▸ **TASK DETAILS**: Tally the lines that contain "this" and report the total alone.

------ MATERIAL SUPPLIED ------

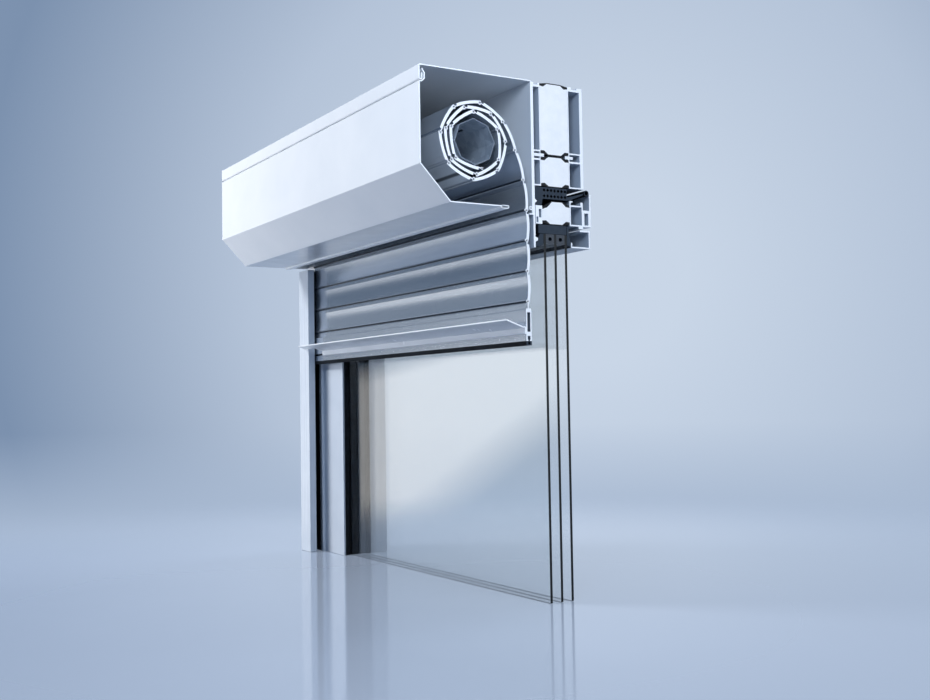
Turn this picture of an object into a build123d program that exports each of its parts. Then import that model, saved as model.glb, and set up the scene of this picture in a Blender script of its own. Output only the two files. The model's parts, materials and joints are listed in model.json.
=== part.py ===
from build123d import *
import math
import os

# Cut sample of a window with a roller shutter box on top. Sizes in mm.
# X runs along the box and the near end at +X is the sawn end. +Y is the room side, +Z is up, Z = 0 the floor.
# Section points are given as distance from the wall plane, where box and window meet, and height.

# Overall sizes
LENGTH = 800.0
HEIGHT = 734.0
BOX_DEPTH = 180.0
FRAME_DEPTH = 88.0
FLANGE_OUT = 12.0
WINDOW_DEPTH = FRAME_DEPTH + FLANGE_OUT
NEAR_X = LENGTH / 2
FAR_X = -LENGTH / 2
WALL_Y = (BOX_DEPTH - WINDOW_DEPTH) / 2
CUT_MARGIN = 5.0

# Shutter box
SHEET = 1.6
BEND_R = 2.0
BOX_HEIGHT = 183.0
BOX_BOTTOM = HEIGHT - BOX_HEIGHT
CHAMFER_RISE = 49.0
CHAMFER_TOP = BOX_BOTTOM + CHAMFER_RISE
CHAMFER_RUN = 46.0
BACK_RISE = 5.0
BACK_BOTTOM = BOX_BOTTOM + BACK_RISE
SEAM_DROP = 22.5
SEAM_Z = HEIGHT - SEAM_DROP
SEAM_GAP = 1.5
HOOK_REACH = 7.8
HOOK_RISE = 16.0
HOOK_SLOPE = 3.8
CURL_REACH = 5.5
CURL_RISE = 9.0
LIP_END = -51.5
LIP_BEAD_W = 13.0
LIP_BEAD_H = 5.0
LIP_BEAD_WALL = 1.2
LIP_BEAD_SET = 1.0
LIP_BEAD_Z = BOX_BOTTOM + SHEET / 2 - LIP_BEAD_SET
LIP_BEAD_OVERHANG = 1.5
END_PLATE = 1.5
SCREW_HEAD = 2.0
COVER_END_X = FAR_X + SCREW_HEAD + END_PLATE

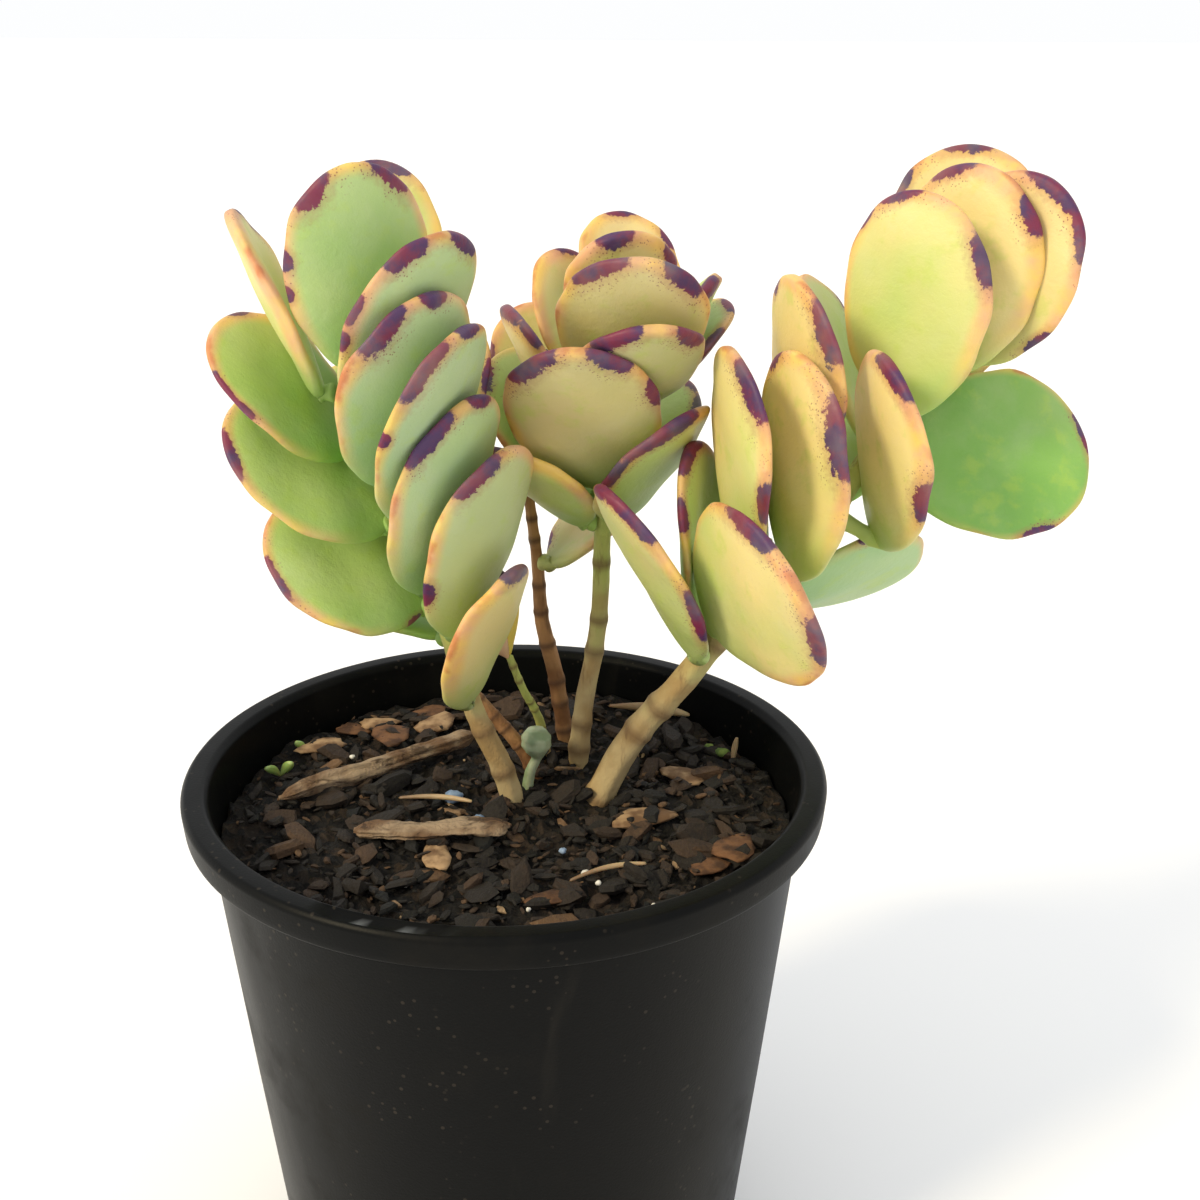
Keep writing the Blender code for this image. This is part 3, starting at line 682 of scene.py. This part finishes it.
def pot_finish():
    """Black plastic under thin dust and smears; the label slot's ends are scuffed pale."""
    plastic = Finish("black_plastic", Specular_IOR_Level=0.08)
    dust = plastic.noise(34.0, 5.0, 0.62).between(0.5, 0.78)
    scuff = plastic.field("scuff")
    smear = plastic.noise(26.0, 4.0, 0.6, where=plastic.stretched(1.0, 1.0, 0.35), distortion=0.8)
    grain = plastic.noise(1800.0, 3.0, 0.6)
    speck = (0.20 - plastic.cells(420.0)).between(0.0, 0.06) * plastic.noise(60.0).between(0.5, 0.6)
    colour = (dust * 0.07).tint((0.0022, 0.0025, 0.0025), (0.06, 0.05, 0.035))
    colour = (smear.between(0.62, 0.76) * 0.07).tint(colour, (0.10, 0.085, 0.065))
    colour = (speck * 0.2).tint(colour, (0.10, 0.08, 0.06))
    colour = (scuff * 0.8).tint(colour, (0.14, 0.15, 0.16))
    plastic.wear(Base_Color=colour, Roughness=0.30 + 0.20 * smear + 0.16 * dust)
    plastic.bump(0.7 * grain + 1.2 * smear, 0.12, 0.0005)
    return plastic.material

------

▸ **EXPECTED ANSWER**: 2